• _GIVEN ENTRIES_:
Start
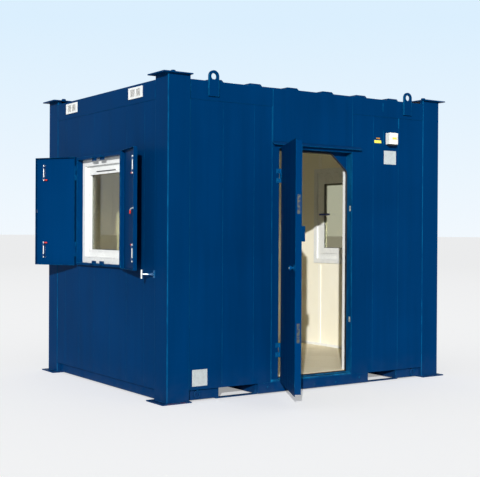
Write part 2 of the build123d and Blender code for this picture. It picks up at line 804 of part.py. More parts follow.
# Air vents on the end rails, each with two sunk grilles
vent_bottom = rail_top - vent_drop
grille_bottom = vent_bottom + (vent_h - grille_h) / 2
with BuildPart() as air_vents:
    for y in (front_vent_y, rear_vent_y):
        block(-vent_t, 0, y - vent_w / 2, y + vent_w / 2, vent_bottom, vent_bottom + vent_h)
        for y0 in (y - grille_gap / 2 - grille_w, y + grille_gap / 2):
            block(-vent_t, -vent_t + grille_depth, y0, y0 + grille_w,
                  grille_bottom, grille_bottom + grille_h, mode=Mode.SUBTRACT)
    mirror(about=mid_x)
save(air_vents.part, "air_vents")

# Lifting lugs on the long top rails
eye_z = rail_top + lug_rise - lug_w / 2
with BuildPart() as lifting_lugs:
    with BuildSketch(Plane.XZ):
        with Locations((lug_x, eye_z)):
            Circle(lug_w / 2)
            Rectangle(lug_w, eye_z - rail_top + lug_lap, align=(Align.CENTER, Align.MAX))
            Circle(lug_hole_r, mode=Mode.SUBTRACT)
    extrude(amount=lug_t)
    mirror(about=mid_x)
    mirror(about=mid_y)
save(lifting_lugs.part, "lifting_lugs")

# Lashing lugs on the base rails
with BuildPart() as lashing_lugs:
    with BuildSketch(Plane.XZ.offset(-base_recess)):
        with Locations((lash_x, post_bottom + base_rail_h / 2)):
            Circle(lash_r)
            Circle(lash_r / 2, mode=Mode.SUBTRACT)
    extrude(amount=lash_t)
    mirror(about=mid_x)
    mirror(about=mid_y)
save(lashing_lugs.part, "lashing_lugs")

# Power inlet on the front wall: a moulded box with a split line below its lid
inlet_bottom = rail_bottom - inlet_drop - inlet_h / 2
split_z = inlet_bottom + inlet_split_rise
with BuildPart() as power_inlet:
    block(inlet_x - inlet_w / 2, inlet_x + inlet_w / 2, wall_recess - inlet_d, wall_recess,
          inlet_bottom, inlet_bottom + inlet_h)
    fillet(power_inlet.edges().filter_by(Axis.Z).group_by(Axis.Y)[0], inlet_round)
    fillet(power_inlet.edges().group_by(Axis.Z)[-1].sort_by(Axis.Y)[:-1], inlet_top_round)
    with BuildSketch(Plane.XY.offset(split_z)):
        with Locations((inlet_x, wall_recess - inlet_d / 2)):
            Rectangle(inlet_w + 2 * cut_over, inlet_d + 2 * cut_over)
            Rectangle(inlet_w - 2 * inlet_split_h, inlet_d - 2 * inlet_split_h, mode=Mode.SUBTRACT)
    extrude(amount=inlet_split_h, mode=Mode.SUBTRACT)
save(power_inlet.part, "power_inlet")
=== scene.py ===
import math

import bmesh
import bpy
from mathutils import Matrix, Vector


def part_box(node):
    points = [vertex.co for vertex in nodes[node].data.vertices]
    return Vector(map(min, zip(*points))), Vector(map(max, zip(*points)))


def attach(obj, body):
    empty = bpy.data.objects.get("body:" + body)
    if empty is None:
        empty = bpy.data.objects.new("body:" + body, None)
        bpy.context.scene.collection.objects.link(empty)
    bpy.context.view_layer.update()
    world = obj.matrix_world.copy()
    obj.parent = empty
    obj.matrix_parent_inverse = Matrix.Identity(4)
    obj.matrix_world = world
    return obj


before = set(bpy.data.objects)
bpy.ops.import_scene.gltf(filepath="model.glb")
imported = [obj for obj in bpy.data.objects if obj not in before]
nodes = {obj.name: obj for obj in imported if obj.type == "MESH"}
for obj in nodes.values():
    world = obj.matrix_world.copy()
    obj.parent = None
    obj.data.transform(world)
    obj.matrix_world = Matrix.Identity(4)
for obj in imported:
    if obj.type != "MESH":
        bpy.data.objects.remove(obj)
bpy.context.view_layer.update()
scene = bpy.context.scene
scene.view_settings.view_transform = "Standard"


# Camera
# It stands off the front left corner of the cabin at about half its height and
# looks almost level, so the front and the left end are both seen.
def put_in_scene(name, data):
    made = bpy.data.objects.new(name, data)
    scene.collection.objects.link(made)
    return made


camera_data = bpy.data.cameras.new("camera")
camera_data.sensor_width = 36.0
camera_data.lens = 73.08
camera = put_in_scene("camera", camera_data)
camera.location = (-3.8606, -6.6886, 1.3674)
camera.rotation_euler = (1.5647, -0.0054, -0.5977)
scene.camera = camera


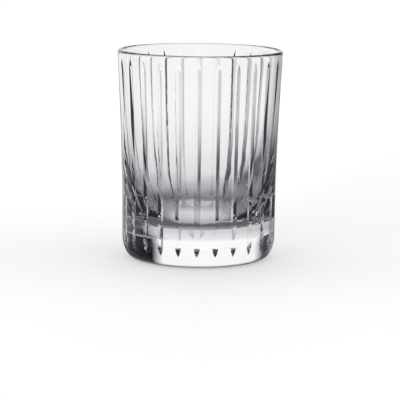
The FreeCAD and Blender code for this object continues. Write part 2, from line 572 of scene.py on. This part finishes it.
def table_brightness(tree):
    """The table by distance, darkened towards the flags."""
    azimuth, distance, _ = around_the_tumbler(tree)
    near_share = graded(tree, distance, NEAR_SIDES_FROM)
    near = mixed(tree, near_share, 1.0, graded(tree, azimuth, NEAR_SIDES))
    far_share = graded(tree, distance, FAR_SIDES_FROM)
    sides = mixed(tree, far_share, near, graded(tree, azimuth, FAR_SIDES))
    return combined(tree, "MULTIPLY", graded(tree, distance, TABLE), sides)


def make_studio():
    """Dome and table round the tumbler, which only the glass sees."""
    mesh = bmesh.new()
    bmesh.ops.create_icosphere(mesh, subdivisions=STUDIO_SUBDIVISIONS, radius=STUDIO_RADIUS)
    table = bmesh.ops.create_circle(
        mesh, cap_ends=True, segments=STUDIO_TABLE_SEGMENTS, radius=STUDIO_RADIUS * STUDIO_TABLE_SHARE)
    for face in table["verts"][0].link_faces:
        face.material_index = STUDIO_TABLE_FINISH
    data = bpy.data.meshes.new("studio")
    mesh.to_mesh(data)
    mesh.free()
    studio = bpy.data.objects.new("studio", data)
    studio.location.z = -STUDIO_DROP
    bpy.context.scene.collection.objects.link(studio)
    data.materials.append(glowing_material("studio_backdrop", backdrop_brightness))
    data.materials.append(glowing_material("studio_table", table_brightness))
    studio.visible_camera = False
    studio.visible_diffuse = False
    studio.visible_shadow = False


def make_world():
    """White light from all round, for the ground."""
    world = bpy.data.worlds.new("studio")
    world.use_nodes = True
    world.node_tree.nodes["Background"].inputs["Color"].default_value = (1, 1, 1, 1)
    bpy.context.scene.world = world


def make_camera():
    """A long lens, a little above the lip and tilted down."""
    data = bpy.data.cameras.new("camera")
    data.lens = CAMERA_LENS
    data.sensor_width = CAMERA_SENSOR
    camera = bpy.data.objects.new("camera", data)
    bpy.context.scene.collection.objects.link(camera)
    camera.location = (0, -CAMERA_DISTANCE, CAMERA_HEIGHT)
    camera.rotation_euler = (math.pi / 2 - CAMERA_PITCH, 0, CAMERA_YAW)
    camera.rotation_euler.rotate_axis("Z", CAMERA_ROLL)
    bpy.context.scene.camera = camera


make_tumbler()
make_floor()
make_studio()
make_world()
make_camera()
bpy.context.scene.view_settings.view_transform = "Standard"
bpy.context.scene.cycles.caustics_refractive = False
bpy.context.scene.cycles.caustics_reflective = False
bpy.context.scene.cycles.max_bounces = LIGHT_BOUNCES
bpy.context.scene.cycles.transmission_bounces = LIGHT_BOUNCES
End
Start
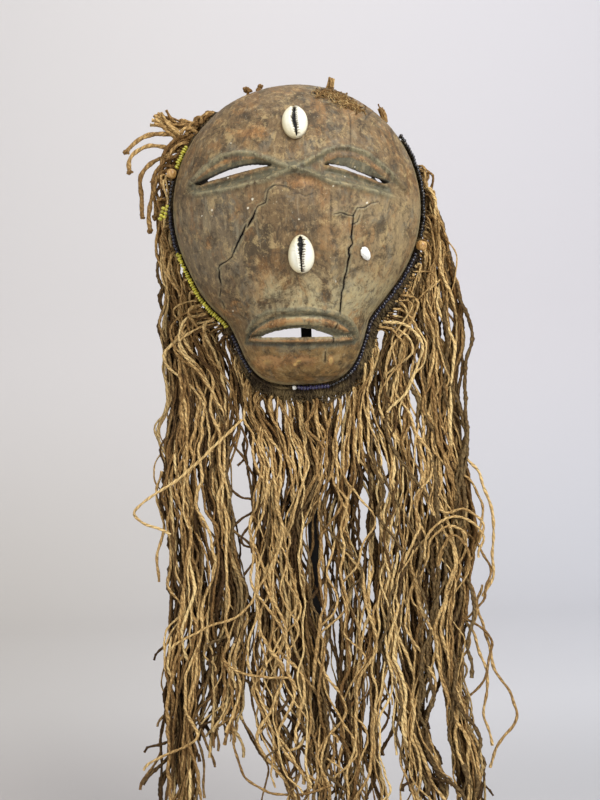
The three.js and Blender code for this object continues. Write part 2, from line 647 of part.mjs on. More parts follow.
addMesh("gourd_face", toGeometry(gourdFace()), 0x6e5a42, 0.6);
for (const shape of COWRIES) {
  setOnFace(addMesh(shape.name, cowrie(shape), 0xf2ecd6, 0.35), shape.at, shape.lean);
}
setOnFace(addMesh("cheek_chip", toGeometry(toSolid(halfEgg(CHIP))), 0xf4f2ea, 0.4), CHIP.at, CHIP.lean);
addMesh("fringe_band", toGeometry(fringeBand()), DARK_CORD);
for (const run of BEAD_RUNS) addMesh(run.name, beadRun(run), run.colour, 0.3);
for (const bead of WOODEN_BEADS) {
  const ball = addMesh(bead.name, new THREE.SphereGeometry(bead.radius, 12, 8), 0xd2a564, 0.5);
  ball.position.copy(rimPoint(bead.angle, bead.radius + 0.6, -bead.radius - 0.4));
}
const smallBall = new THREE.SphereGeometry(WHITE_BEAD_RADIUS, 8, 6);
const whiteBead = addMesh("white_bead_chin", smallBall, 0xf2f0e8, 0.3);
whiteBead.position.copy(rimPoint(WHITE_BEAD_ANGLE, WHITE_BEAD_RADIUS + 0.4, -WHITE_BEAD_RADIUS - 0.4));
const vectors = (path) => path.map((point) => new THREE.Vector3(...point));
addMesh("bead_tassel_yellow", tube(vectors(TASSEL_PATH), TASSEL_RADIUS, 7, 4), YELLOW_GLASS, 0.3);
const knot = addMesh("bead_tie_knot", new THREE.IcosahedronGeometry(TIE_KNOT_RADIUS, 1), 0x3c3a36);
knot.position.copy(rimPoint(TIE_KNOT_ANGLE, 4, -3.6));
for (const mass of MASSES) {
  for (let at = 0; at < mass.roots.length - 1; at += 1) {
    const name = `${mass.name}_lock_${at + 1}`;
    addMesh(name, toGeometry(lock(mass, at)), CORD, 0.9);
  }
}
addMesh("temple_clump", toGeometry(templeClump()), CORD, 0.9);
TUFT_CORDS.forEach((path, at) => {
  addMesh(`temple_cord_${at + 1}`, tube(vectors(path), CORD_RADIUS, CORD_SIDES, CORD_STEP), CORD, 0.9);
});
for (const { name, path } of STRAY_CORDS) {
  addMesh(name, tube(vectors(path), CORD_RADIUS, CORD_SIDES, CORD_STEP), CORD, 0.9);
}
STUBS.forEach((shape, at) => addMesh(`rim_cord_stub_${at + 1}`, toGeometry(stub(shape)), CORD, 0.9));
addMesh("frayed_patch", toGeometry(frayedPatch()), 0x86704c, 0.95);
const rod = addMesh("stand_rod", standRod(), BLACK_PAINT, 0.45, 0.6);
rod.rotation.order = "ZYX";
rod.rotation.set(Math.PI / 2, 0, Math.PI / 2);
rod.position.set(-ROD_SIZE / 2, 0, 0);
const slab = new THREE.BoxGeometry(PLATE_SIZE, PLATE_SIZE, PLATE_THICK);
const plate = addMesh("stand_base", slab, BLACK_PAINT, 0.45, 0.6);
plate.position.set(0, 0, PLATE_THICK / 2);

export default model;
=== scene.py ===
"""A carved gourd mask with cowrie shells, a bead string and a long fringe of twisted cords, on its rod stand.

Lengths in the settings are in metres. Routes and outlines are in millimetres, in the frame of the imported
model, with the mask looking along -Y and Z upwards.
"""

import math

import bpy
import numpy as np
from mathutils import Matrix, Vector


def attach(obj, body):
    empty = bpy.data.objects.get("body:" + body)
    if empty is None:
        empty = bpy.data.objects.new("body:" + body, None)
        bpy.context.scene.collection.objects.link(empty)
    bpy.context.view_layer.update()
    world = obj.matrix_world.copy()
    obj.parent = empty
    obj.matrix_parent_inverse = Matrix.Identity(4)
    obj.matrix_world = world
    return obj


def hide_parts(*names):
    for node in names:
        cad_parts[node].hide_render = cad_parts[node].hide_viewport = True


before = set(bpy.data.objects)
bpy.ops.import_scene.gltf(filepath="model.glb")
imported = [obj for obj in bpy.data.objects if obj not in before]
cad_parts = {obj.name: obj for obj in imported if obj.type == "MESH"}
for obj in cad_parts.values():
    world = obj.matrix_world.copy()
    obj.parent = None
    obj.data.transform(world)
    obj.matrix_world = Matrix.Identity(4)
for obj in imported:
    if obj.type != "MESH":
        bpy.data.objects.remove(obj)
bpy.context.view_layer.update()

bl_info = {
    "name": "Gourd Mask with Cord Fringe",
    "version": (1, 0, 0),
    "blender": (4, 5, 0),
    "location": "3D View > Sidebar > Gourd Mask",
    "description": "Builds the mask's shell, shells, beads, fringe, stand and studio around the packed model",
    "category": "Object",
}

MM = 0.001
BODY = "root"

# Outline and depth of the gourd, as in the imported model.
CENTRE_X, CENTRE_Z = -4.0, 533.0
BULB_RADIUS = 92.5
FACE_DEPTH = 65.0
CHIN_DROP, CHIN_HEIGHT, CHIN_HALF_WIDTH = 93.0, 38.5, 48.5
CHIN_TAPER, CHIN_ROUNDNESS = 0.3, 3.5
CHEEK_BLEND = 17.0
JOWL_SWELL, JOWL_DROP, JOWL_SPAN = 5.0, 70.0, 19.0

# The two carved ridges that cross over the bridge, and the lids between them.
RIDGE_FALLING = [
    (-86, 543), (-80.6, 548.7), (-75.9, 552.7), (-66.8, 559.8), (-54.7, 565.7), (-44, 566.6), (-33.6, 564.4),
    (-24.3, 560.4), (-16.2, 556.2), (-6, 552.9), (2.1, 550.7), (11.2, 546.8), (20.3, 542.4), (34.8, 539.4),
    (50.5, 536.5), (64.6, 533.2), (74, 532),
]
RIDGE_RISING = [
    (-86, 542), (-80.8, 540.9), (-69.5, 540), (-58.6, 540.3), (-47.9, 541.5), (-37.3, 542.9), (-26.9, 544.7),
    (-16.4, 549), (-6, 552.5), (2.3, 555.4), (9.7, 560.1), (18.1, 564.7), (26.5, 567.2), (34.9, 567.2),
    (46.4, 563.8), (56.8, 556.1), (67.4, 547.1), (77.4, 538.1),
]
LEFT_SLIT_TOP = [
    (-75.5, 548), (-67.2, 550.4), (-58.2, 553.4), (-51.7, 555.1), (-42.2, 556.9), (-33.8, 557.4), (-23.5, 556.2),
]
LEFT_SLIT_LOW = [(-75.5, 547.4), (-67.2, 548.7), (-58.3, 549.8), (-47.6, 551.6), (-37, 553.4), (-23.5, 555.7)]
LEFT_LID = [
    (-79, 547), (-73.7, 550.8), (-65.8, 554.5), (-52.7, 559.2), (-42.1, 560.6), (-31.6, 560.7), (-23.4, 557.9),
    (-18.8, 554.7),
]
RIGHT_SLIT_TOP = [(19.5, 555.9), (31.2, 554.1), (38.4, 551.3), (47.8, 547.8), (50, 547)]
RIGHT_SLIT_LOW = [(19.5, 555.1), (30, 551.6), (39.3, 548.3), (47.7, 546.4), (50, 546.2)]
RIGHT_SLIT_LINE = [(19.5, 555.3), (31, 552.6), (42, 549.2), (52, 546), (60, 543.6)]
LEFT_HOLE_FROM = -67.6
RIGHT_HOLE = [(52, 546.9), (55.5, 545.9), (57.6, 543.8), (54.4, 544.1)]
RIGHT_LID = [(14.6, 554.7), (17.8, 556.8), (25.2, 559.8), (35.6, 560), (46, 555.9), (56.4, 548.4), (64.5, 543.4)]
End
Start
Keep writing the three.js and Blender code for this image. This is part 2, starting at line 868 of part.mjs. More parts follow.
End
Only the lines from the one with "The FreeCAD and" to the one with "distance, TABLE), sides)" are wanted; extract them exactly, both ends included.

• _FINAL RESULT_:
The FreeCAD and Blender code for this object continues. Write part 2, from line 572 of scene.py on. This part finishes it.
def table_brightness(tree):
    """The table by distance, darkened towards the flags."""
    azimuth, distance, _ = around_the_tumbler(tree)
    near_share = graded(tree, distance, NEAR_SIDES_FROM)
    near = mixed(tree, near_share, 1.0, graded(tree, azimuth, NEAR_SIDES))
    far_share = graded(tree, distance, FAR_SIDES_FROM)
    sides = mixed(tree, far_share, near, graded(tree, azimuth, FAR_SIDES))
    return combined(tree, "MULTIPLY", graded(tree, distance, TABLE), sides)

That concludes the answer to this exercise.